Thoughtful Material Selections
To support the university’s culture of ecological responsibility, all building materials were selected with LEED Gold certification in mind. All adhesives, paints, and sealants are low in volatile organic compounds.
Additionally, we selected highly reflective roof surfaces to reduce the heat island effect. Notably, 63% of the hardscape was designed with a minimum solar reflective index of 29.
We designed the spine wall using local western North Carolina fieldstone and terrazzo and completed the landscaping using native and adaptive vegetation.
With energy efficiency as a primary goal for the renovation, the design team gave special consideration to the many purposes the building would serve. Brown Hall relocated the Residential Living, Campus Services, and Student Community Ethics offices. With the building in use year-round, we leaned on the operations schedule to determine the mechanical, electrical, and plumbing engineering system and predict energy consumption. In total, the final building design achieved an overall 10% cost improvement with a 4% reduction in annual building energy consumption.
The HVAC system is designed to provide control to individual zones that vary in loads. To accomplish this and efficiently address comfort and performance, each zone is provided its own thermostat. The dining hall and main building area consist of a single air-cooled chiller with associated appurtenances, including three air-handling units. Meanwhile, the commercial venues each have an individual ducted split system heat pump. Full economizer controls are provided throughout the system.
The interior lighting is predominantly LED, generating a 23% energy improvement over baseline systems.

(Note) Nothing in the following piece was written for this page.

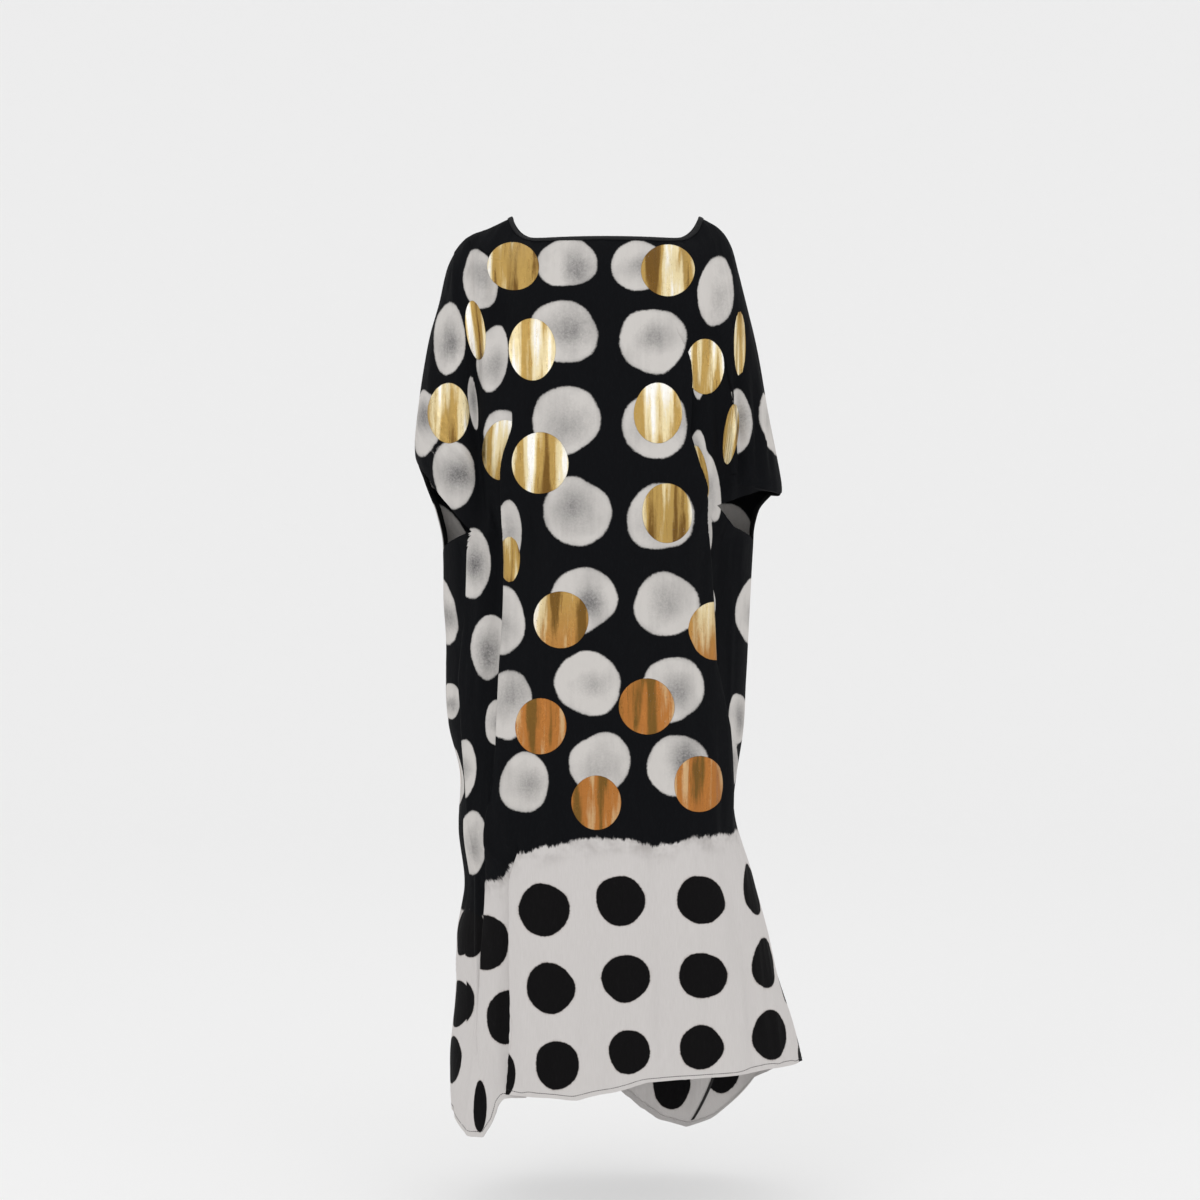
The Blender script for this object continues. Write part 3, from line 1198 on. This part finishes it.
def build_hem_turn(side, settings):
    """The hem's turned edge on the inside of a panel, a strip that follows the cloth."""
    panel = PANELS[side]
    grid, normals = rows_near_hem(panel, settings.hem_depth / MM, 5)
    inset = turn_inset(settings)
    material = plain_cloth_material(f"{side}_hem_cloth", settings.undyed_rgb, 0.85)
    across = np.broadcast_to(panel.across[-1], grid.shape[:2])
    piece = grid_wall(
        f"{side}_hem_cloth", grid, normals, -inset, -inset - TURN_WALL, [material], across,
        np.broadcast_to(np.linspace(0, 0.009, 5)[:, None] / MM, grid.shape[:2]),
    )
    piece.data.set_sharp_from_angle(angle=math.radians(60))
    return carry(piece, f"{side}_hem_turn")


def strip_piece(name, grid, normals, inset, material, node):
    """A narrow strip of cloth laid on the inside of a panel."""
    piece = grid_wall(
        name, grid, normals, -inset, -inset - TURN_WALL, [material],
        running_length(grid, 1), running_length(grid),
    )
    piece.data.set_sharp_from_angle(angle=math.radians(60))
    return carry(piece, node)


def build_cuff_turns(settings):
    """The four strips turned in along the edges of the open cuffs."""
    material = plain_cloth_material("cuff_cloth", settings.black_rgb, 0.8)
    inset = turn_inset(settings)
    for side, end, node in (
        ("front", 0, "left_cuff_turn_front"), ("front", -1, "right_cuff_turn_front"),
        ("back", 0, "right_cuff_turn_back"), ("back", -1, "left_cuff_turn_back"),
    ):
        panel = PANELS[side]
        open_ = [i for i, s in enumerate(panel.sections) if CUFF <= s.v <= UNDERARM]
        columns = slice(0, 4) if end == 0 else slice(-4, None)
        grid = panel.points[open_[0]:open_[-1] + 1, columns]
        normals = NORMALS[side][open_[0]:open_[-1] + 1, columns]
        strip_piece(f"{node}_cloth", grid, normals, inset, material, node)


ALLOWANCE_TOP, ALLOWANCE_SHORT = 18, 0.1
ALLOWANCE_COLUMNS = 2


def build_allowance(settings):
    """The overlocked seam allowance inside the right side seam, near the hem."""
    panel = PANELS["back"]
    rows = [i for i, s in enumerate(panel.sections) if ALLOWANCE_TOP <= s.v <= HEM - ALLOWANCE_SHORT]
    part = slice(rows[0], rows[-1] + 1), slice(0, ALLOWANCE_COLUMNS)
    grid, normals = panel.points[part], NORMALS["back"][part]
    material = plain_cloth_material("overlock_threads", (46, 44, 44), 0.75, 0.0008)
    strip_piece(
        "right_seam_cloth", grid, normals, turn_inset(settings), material,
        "right_seam_allowance",
    )


def stitch_row(name, path, normals, material, length, gap, thick):
    """A row of stitches along a path of points: each a short rod of six sides, pointed at
    both ends, half sunk into the cloth."""
    run = running_length(path)
    starts = np.arange(1.0, run[-1] - length - 1, length + gap)
    a, b = resampled(starts, run, path), resampled(starts + length, run, path)
    out = resampled(starts + length / 2, run, normals)
    along = unit(b - a)
    out = unit(out - along * np.sum(out * along, axis=1, keepdims=True))
    side = np.cross(along, out)
    spots = [(0.0, 0.15), (0.18, 0.8), (0.5, 1.0), (0.82, 0.8), (1.0, 0.15)]
    turn = np.radians(np.arange(6) * 60)
    rings = []
    for share, size in spots:
        middle = a + (b - a) * share + out * (size * 0.35 - 0.2) * thick
        ring = (
            middle[:, None]
            + side[:, None] * (np.cos(turn) * size * thick)[None, :, None]
            + out[:, None] * (np.sin(turn) * size * thick * 0.8)[None, :, None]
        )
        rings.append(ring)
    vertices = np.stack(rings, axis=1)
    count = len(starts)
    index = np.arange(count * 30).reshape(count, 5, 6)
    quads = np.stack([
        index[:, :-1], np.roll(index, -1, 2)[:, :-1], np.roll(index, -1, 2)[:, 1:], index[:, 1:],
    ], axis=-1).reshape(-1, 4)
    caps = np.concatenate([
        index[:, 0, [0, 3, 2, 1]], index[:, 0, [0, 5, 4, 3]],
        index[:, 4, [0, 1, 2, 3]], index[:, 4, [0, 3, 4, 5]],
    ])
    piece = new_object(name, vertices.reshape(-1, 3), np.concatenate([quads, caps]), [material])
    face_outwards(piece)
    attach(piece, "root")
    return piece


def build_stitches(settings):
    """The dark line of stitches that holds the hem, outside on both panels."""
    material = thread_material("hem_thread", (26, 24, 24))
    for side in ("front", "back"):
        panel = PANELS[side]
        grid, normals = rows_near_hem(panel, settings.hem_stitch_height / MM, 2)
        path = grid[0] + normals[0] * (settings.cloth_wall / MM / 2)
        piece = stitch_row(f"{side}_hem_stitches", path, normals[0], material, 2.9, 0.45, 0.55)


# ---- Stage ---------------------------------------------------------------------------
def build_stage(settings):
    """A pale round floor that curves up into a wall, soft lights, and the camera."""
    floor, flat, bend, top = settings.floor_height, 5.5, 2.0, 7.0
    turn = np.radians(np.linspace(0, 90, 13))
    curve = zip(flat + bend * np.sin(turn), floor + bend * (1 - np.cos(turn)))
    path = [(0.0, floor), (2.0, floor), *curve]
    path.append((flat + bend, floor + top))
    out, up = np.array(path).T
    round_ = np.radians(np.arange(96) * 3.75)
    points = np.stack(np.broadcast_arrays(
        np.sin(round_)[:, None] * out, -np.cos(round_)[:, None] * out, up[None, :]), axis=-1)
    index = np.arange(96 * len(path)).reshape(96, len(path))
    ahead = np.roll(index, -1, axis=0)
    corners = [index[:, 1:-1], index[:, 2:], ahead[:, 2:], ahead[:, 1:-1]]
    faces = np.stack(corners, axis=-1).reshape(-1, 4)
    middle = np.stack([index[:, 1], ahead[:, 1], np.zeros(96, int)], axis=-1)
    material, tree, surface = start_material("studio_paper")
    surface.inputs["Base Color"].default_value = (0.5, 0.5, 0.5, 1)
    surface.inputs["Roughness"].default_value = 1.0
    surface.inputs["Specular IOR Level"].default_value = 0.0
    surface.inputs["Emission Color"].default_value = (1, 1, 1, 1)
    surface.inputs["Emission Strength"].default_value = settings.paper_glow
    every = faces.tolist() + middle.tolist()
    paper = new_object("studio_paper", points.reshape(-1, 3) / MM, every, [material])
    for name, place, aim, size, power in (
        ("key_light", (-2.3, -3.0, 1.5), (0, 0, -0.6), 2.2, settings.light_power),
        ("fill_light", (2.6, -2.8, 0.6), (0, 0, -0.8), 2.4, settings.light_power * 0.6),
        ("top_light", (0, 0.4, 2.4), (0, 0.4, -1.0), 2.6, settings.light_power * 0.35),
    ):
        lamp = bpy.data.lights.new(name, "AREA")
        lamp.shape, lamp.size, lamp.energy = "SQUARE", size, power
        holder = bpy.data.objects.new(name, lamp)
        holder.location = place
        holder.rotation_euler = (Vector(aim) - Vector(place)).to_track_quat("-Z", "Y").to_euler()
        bpy.context.scene.collection.objects.link(holder)
    world = bpy.data.worlds.new("studio")
    world.use_nodes = True
    world.node_tree.nodes["Background"].inputs["Color"].default_value = (1, 1, 1, 1)
    world.node_tree.nodes["Background"].inputs["Strength"].default_value = settings.ambient
    bpy.context.scene.world = world
    lens = bpy.data.cameras.new("camera")
    lens.lens, lens.sensor_width = 67.1, 36
    camera = bpy.data.objects.new("camera", lens)
    camera.location = (VIEW_CENTRE[0] * MM, -VIEW_DISTANCE * MM, VIEW_CENTRE[1] * MM)
    camera.rotation_euler = (math.radians(90), 0, 0)
    bpy.context.scene.collection.objects.link(camera)
    bpy.context.scene.camera = camera
    bpy.context.scene.view_settings.view_transform = "Standard"


# ---- The add-on ------------------------------------------------------------------------
def colour_setting(name, description, *rgb):
    return FloatVectorProperty(name=name, description=f"{description}, 0 to 255", size=3, default=rgb)


class KaftanSettings(bpy.types.PropertyGroup):
    """Sizes and colours of the kaftan."""

    cloth_wall: FloatProperty(
        name="Cloth thickness", description="Thickness of the crepe", default=0.0014, unit="LENGTH")
    binding_width: FloatProperty(
        name="Binding width", description="Depth of the neck binding on each side", default=0.0062, unit="LENGTH")
    hem_depth: FloatProperty(
        name="Hem depth", description="How far the hem is turned up inside", default=0.009, unit="LENGTH")
    hem_stitch_height: FloatProperty(
        name="Hem stitch height", description="Height of the stitch line above the hem's edge",
        default=0.0082, unit="LENGTH")
    black_rgb: colour_setting("Black dye", "Colour of the dyed crepe", 12, 13, 16)
    undyed_rgb: colour_setting("Undyed cloth", "Colour of the undyed crepe", 208, 204, 202)
    grey_rgb: colour_setting("Discharged dots", "Palest grey of the discharged dots", 206, 202, 198)
    foil_light_rgb: colour_setting("Foil highlight", "Pale tone of the foil", 238, 221, 176)
    foil_gold_rgb: colour_setting("Foil gold", "Middle tone of the foil", 188, 154, 88)
    foil_amber_rgb: colour_setting("Foil amber", "Middle tone of the foil low down", 178, 116, 58)
    foil_deep_rgb: colour_setting("Foil shadow", "Deepest tone of the foil", 120, 88, 42)


class StudioSettings(bpy.types.PropertyGroup):
    """The studio's light and floor."""

    floor_height: FloatProperty(
        name="Floor height", description="Height of the floor below the shoulders", default=-1.49, unit="LENGTH")
    light_power: FloatProperty(
        name="Light power", description="Power of the key light", default=22.0, unit="POWER")
    ambient: FloatProperty(
        name="Ambient", description="Strength of the light from above the studio", default=0.8)
    paper_glow: FloatProperty(
        name="Paper glow", description="Light that the studio paper gives off", default=0.42)


class KAFTAN_OT_panels(bpy.types.Operator):
    """Builds the front and back panels of dyed crepe"""

    bl_idname = "kaftan.panels"
    bl_label = "Panels"

    def execute(self, context):
        settings = context.scene.kaftan
        front = build_panel("front", settings)
        back = build_panel("back", settings)
        return {"FINISHED"}


class KAFTAN_OT_trims(bpy.types.Operator):
    """Builds the neck binding, hem turns, cuff turns and seam allowance"""

    bl_idname = "kaftan.trims"
    bl_label = "Binding, hems and seams"

    def execute(self, context):
        settings = context.scene.kaftan
        build_binding(settings)
        for side in ("front", "back"):
            build_hem_turn(side, settings)
        build_cuff_turns(settings)
        build_allowance(settings)
        return {"FINISHED"}


class KAFTAN_OT_stitches(bpy.types.Operator):
    """Builds the stitch line of the hem"""

    bl_idname = "kaftan.stitches"
    bl_label = "Hem stitches"

    def execute(self, context):
        build_stitches(context.scene.kaftan)
        return {"FINISHED"}


class KAFTAN_OT_studio(bpy.types.Operator):
    """Builds the floor, the lights and the camera"""

    bl_idname = "kaftan.studio"
    bl_label = "Studio"

    def execute(self, context):
        build_stage(context.scene.kaftan_studio)
        return {"FINISHED"}


class KAFTAN_PT_sidebar(bpy.types.Panel):
    """Lists the kaftan's settings and builders."""

    bl_label = "Kaftan"
    bl_idname = "KAFTAN_PT_sidebar"
    bl_space_type = "VIEW_3D"
    bl_region_type = "UI"
    bl_category = "Kaftan"

    def draw(self, context):
        for group in (context.scene.kaftan, context.scene.kaftan_studio):
            for key in group.bl_rna.properties.keys():
                if key not in ("rna_type", "name"):
                    self.layout.prop(group, key)
        for operator in OPERATORS:
            self.layout.operator(operator.bl_idname)


OPERATORS = (KAFTAN_OT_panels, KAFTAN_OT_trims, KAFTAN_OT_stitches, KAFTAN_OT_studio)
CLASSES = (KaftanSettings, StudioSettings, *OPERATORS, KAFTAN_PT_sidebar)


def register():
    for item in CLASSES:
        bpy.utils.register_class(item)
    bpy.types.Scene.kaftan = bpy.props.PointerProperty(type=KaftanSettings)
    bpy.types.Scene.kaftan_studio = bpy.props.PointerProperty(type=StudioSettings)


def unregister():
    del bpy.types.Scene.kaftan_studio
    del bpy.types.Scene.kaftan
    for item in reversed(CLASSES):
        bpy.utils.unregister_class(item)


def main():
    register()
    bpy.ops.kaftan.panels()
    bpy.ops.kaftan.trims()
    bpy.ops.kaftan.stitches()
    bpy.ops.kaftan.studio()


if __name__ == "__main__":
    main()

Altogether, WCU experienced 27.8% energy cost savings with the final design.
With the project’s square footage nearly doubling to accommodate a growing campus population, we set out to develop design solutions that would reduce Brown Hall’s overall water consumption, despite the larger footprint. Our team succeeded by using high-efficiency water fixtures and landscaping with native vegetation that would not require irrigation. This resulted in an estimated 42% potable water use reduction compared to the baseline.
Throughout the renovation and expansion, the client’s vision of creating a space where “students come to hang out and happen to eat” remained at the forefront of design decisions.
Not only is Brown Hall at the center of campus, but the consolidation of campus services, student community ethics, and a variety of dining venues under one roof attract students of all backgrounds. Meanwhile, the warm and inviting “lodge on a hill” atmosphere encourages them to stay longer. Whether enjoying panoramic views from Sunset Terrace at the west end, lounging beside the fieldstone fireplace at the north end, or hosting a gathering in the special events dining room, Brown Hall creates endless opportunities for students to relax and connect.
Higher education campuses have many opportunities within their existing infrastructure to enhance the lives of their students and staff—it only requires the right vision. It can be difficult to walk up to an aging building and immediately see its full potential. Western Carolina recognized that buildings have a collective memory and were a visionary and collaborative partner, challenging us to find the potential for Brown Hall’s next chapter. A creative team can see beneath the surface and dedicate time to revealing its hidden qualities. While working through emerging obstacles and thinking outside the box to allow sustainability to be a driving force may be challenging at times, it can be done and done well, as Brown Hall exemplifies.